Gaelic Phonetics English
Co tha thu? ko ha oo? Who are you?
Mise (name) misha I am (name)
A bheil thu Mairi? avail oo mahree? Are you Mary?
Tha/Chan eil ha/han yell I am/I am not
Co as thu? co as oo? Where are you from?
As mise (name) as misha I am from (name)

Well, so far, so good. Now, where are things? And what do you want? Two great questions with lots of interchangable answers.

Gaelic Phonetics English
Caite bheil? cawcha vayl? Where is?
an seo ansho here
an sin anshin there
De tha thu ag iarraidh? jay ha oo gearrie?
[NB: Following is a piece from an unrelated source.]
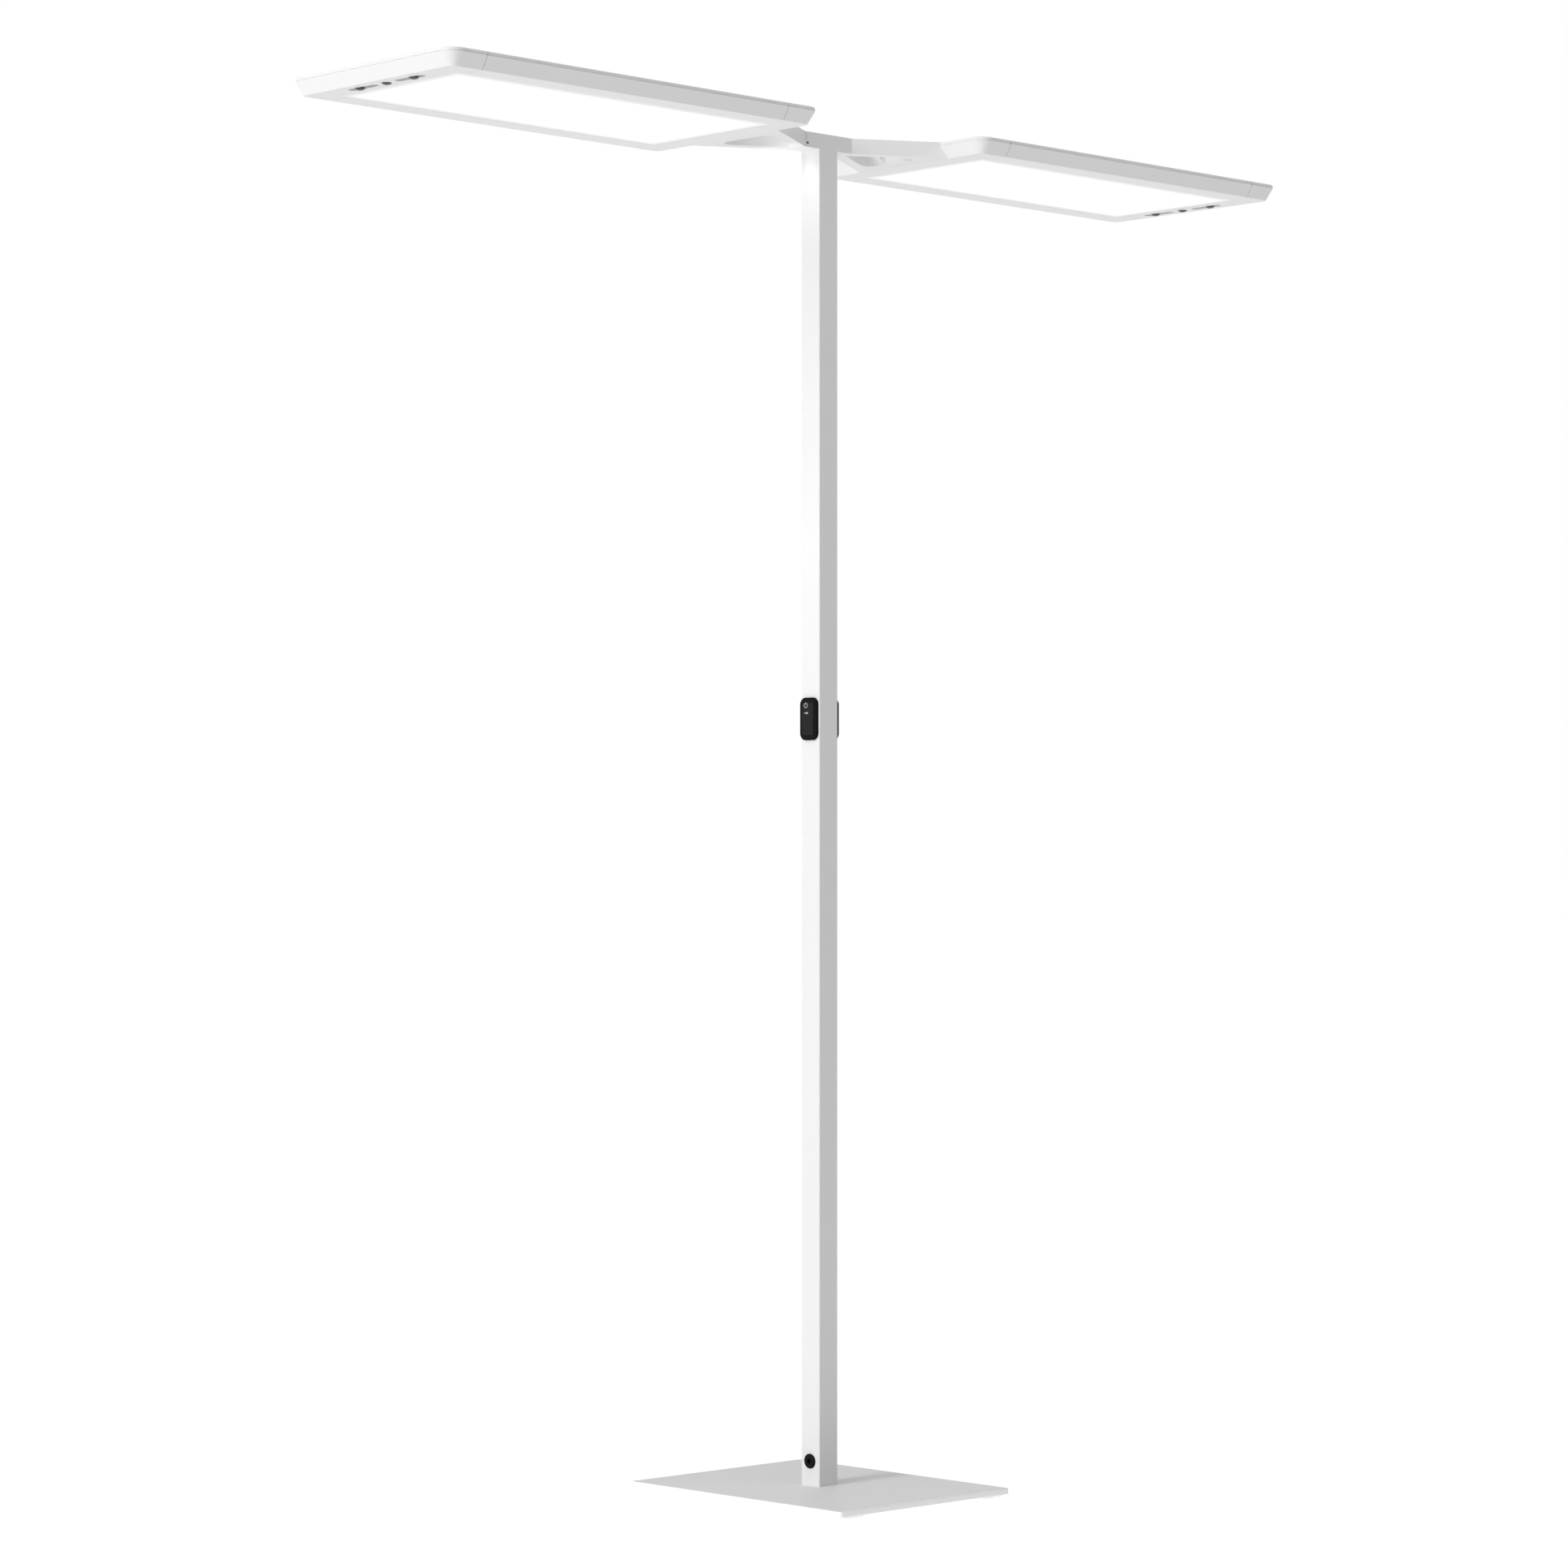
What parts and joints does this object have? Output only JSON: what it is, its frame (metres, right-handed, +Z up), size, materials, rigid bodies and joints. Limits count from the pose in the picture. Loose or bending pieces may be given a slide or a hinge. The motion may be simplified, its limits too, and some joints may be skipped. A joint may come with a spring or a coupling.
{
  "type": "office floor lamp",
  "caption": "Free-standing office lamp: square post on a flat rectangular base, with twin flat rectangular light heads on open forks and pressing keys on the post.",
  "frame": {"origin": "on the floor under the post's axis", "axes": "+X along the heads, +Y across them, +Z up"},
  "size_m": [1.654, 0.43, 1.95],
  "materials": {
    "base_steel": "fine textured matt powder coat, light grey-white",
    "pad_plastic": "smooth moulded pad",
    "screw_steel": "zinc-plated",
    "bolt_white": "steel with a white satin coat",
    "post_aluminium": "white satin powder coat on an extrusion",
    "gland_black": "black moulded nylon",
    "nut_black": "black moulded nylon",
    "driver_case": "moulded casing",
    "holder_plastic": "moulded",
    "cable_jacket": "smooth cable jacket",
    "control_black": "black, fine spark texture",
    "key_black": "black, satin",
    "circuit_board": "solder mask",
    "cast_aluminium": "white satin powder coat on a casting",
    "terminal_plastic": "moulded",
    "lock_screw_dark": "blackened steel",
    "rail_aluminium": "white satin powder coat on an extrusion",
    "cap_aluminium": "white satin powder coat on a casting",
    "cover_sheet": "white satin powder coat on sheet",
    "opal_panel": "opal acrylic, lit",
    "light_guide_acrylic": "clear acrylic light guide",
    "reflector_white": "white reflector film",
    "sensor_smoke": "smoked window"
  },
  "bodies": {
    "stand": {"base_plate": "base_steel", "foot_pads": "pad_plastic", "base_screws": "screw_steel", "post_tube": "post_aluminium", "cord_gland": "gland_black", "gland_nut": "nut_black", "driver": "driver_case", "driver_holders": "holder_plastic", "riser_cable": "cable_jacket", "control_left_housing": "control_black", "control_left_board": "circuit_board", "control_right_housing": "control_black", "control_right_board": "circuit_board", "hub": "cast_aluminium", "hub_cap": "cast_aluminium", "hub_screws": "screw_steel", "hub_terminal": "terminal_plastic", "lock_screws": "lock_screw_dark", "fork_left": "cast_aluminium", "fork_right": "cast_aluminium", "fork_cover_left": "cast_aluminium", "fork_cover_right": "cast_aluminium", "fork_bolts_left": "bolt_white", "fork_bolts_right": "bolt_white", "head_lead_left": "cable_jacket", "head_lead_right": "cable_jacket", "left_front_rail": "rail_aluminium", "left_rear_rail": "rail_aluminium", "left_inner_cap": "cap_aluminium", "left_outer_cap": "cap_aluminium", "left_top_cover": "cover_sheet", "left_uplight_lens": "opal_panel", "left_light_guide": "light_guide_acrylic", "left_reflector": "reflector_white", "left_diffuser": "opal_panel", "left_led_strips": "circuit_board", "left_sensor_lenses": "sensor_smoke", "left_sensor_board": "circuit_board", "left_junction": "terminal_plastic", "left_cap_screws": "screw_steel", "left_cover_screws": "screw_steel", "right_front_rail": "rail_aluminium", "right_rear_rail": "rail_aluminium", "right_inner_cap": "cap_aluminium", "right_outer_cap": "cap_aluminium", "right_top_cover": "cover_sheet", "right_uplight_lens": "opal_panel", "right_light_guide": "light_guide_acrylic", "right_reflector": "reflector_white", "right_diffuser": "opal_panel", "right_led_strips": "circuit_board", "right_sensor_lenses": "sensor_smoke", "right_sensor_board": "circuit_board", "right_junction": "terminal_plastic", "right_cap_screws": "screw_steel", "right_cover_screws": "screw_steel"},
    "left_key": {"control_left_key": "key_black"},
    "right_key": {"control_right_key": "key_black"}
  },
  "joints": [
    {"name": "left_key_press", "type": "slide", "parent": "stand", "child": "left_key", "axis": [1, 0, 0], "range_m": [0, 0.001], "stiffness_N_per_m": 500, "springref_m": -0.001},
    {"name": "right_key_press", "type": "slide", "parent": "stand", "child": "right_key", "axis": [-1, 0, 0], "range_m": [0, 0.001], "stiffness_N_per_m": 500, "springref_m": -0.001}
  ]
}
What do you want?
A bheil thu ag iarraidh...? avail oo gearrie Are you wanting...?
Tha mi ag iarraidh... ha me gearrie.. I want ...
seo show this
sinn shin that
bean ban a woman
fear feer a man
caora kuhrah a sheep

We can get into more nouns later. Let's move on to two great pastimes -- eating and drinking.

Gaelic Phonetics English
A bheil an t-acras ort? avail an tahcras orst? Are you hungry?
Tha an t-acras orm. ha an tahcras orum I am hungry
A bheil am pathadh ort? avail am pahhag orst? Are you thirsty?
Tha am pathadh orm. ha am pahhag orum I am thirsty.
De tha thu ag ol? jay ha oo gohl What are you drinking?
Tha mi ag ol ... ha me gohl ... I am drinking ...
uisge beatha ooshka baya whiskey
leann lyawn beer

And after enough of that we reach the point of asking things like...

Gaelic Phonetics English
De tha i ag radh? jay ha ee grah What is she saying?
Tha an deoch orm. ha an jock orum I'm drunk.
Feumaidh mi falbh. famee mee falv I must leave.
Bithidh samhach. beee savach Be quiet.
Tha i gle ard. ha ee glay ard She is very loud.
Tha i ag radh gu bheil sinn boin. ha ee grah gu vail shin boin She says we are cows.
galla dhur galla yuur stubborn bitch
galla bhaoghalta galla vuu-uhlta stupid bitch
Trobhad tro-wut Come
Greas ort grass orsht Hurry up (singular)
Stad/stadaibh stad/stad-eev Stop (sing/plu)
Thalla halla Go away
Ann mionaid awn meenutch In a minute
Ceart ma tha keyarst ma ha Alright then
Ceart gu leor keyarst goo lyor Right enough
De ghabhas sibh? jay yavas shiv What will you have?
Is cuma. iss kooma It doesn't matter.